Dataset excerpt
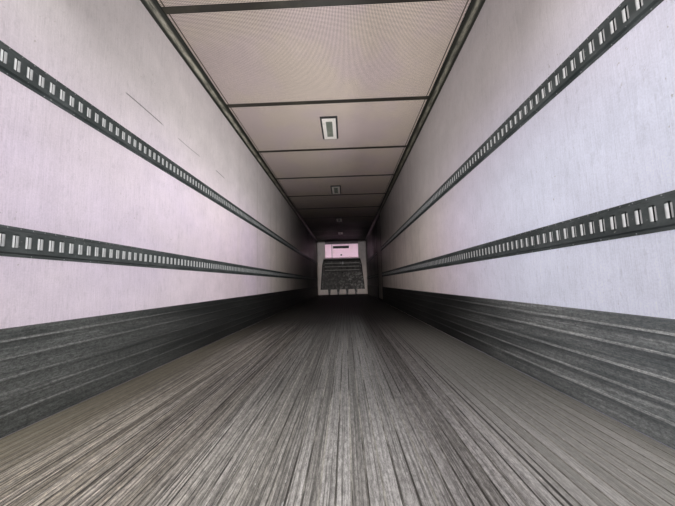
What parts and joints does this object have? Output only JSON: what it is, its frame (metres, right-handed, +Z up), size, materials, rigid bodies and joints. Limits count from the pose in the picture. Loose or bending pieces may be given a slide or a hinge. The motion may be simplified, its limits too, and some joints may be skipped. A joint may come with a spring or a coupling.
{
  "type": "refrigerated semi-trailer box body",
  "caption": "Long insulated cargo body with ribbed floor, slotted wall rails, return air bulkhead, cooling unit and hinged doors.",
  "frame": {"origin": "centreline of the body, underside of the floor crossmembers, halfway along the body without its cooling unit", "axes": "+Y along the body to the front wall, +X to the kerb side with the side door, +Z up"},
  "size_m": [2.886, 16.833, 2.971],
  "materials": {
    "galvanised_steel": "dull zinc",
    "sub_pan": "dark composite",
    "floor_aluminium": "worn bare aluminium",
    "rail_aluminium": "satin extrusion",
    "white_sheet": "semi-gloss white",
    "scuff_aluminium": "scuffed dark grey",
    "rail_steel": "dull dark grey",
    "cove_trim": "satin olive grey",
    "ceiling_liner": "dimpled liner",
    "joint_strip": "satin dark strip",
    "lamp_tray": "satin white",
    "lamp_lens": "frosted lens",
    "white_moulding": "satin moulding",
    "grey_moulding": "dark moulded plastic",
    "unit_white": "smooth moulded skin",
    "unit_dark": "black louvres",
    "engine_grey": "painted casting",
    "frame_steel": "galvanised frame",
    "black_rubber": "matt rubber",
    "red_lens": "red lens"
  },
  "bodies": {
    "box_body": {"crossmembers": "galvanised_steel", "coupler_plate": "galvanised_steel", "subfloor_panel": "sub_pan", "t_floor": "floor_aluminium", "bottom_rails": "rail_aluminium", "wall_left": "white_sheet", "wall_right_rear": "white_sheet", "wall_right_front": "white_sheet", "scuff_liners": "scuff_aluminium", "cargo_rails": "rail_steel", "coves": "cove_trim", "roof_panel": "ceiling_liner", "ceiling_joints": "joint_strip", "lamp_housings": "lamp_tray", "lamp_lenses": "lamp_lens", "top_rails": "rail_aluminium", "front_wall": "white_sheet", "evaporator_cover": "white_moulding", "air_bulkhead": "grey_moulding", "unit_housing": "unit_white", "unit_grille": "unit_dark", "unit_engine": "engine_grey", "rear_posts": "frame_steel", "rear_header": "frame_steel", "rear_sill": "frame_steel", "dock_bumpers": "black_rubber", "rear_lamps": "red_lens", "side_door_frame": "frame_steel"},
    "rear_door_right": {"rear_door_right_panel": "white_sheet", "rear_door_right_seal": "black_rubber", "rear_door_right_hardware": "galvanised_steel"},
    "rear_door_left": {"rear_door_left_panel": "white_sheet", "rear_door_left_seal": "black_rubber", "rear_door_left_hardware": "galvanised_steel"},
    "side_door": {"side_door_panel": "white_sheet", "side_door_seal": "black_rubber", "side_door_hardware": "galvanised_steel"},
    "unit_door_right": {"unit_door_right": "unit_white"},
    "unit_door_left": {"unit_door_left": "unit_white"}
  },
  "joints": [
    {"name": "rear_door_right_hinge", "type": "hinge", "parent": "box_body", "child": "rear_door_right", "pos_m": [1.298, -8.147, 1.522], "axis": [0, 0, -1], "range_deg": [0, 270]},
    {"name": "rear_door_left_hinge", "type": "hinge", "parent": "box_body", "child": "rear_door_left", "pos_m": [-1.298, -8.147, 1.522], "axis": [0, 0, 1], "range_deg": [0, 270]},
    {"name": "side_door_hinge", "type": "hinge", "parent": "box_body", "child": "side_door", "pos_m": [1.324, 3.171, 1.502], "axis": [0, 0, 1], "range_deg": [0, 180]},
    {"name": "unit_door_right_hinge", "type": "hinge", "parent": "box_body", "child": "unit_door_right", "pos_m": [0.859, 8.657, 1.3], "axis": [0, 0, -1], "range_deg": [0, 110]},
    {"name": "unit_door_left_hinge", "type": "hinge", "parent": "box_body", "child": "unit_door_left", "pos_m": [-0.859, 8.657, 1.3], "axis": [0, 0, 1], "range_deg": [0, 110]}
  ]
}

---

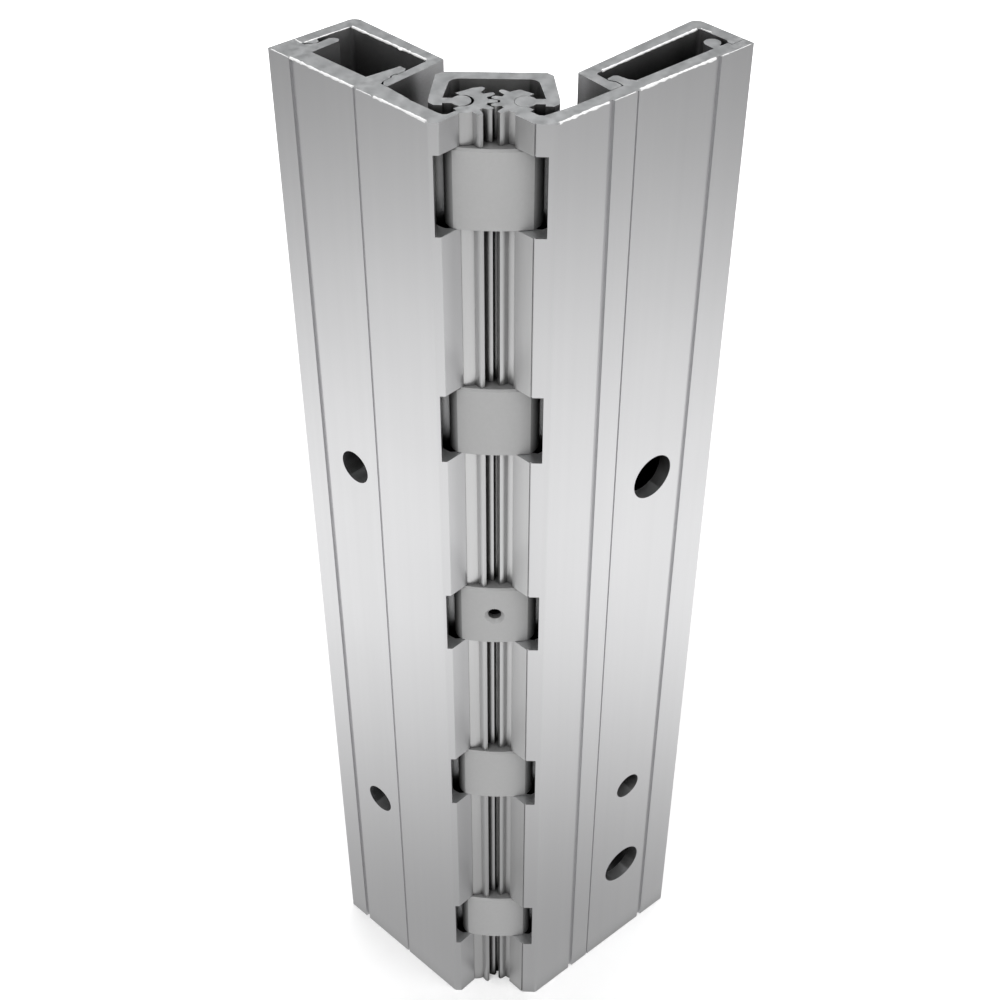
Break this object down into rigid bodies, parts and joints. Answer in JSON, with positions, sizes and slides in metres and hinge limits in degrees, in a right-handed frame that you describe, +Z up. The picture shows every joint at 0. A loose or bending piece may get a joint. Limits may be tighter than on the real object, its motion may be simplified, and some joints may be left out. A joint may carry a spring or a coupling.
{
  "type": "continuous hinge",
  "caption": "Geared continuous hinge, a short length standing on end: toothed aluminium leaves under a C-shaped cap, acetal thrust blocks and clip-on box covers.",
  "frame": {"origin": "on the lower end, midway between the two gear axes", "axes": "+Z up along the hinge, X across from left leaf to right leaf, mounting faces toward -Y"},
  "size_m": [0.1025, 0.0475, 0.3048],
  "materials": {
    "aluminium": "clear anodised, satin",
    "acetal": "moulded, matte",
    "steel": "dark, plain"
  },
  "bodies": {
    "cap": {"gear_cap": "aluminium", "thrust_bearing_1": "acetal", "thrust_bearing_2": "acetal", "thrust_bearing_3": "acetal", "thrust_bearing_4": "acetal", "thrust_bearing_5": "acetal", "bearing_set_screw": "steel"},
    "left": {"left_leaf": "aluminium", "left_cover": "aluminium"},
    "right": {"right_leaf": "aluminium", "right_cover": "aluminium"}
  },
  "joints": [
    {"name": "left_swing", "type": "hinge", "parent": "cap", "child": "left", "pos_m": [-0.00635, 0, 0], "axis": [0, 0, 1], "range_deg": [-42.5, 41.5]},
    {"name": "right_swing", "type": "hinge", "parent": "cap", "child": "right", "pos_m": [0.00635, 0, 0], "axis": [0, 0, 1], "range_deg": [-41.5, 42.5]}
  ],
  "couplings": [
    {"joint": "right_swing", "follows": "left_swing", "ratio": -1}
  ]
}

#### [Job]
Reproduce each line of the entries in which the word "from" is found.

#### [Right answer]
What parts and joints does this object have? Output only JSON: what it is, its frame (metres, right-handed, +Z up), size, materials, rigid bodies and joints. Limits count from the pose in the picture. Loose or bending pieces may be given a slide or a hinge. The motion may be simplified, its limits too, and some joints may be skipped. A joint may come with a spring or a coupling.
  "frame": {"origin": "on the lower end, midway between the two gear axes", "axes": "+Z up along the hinge, X across from left leaf to right leaf, mounting faces toward -Y"},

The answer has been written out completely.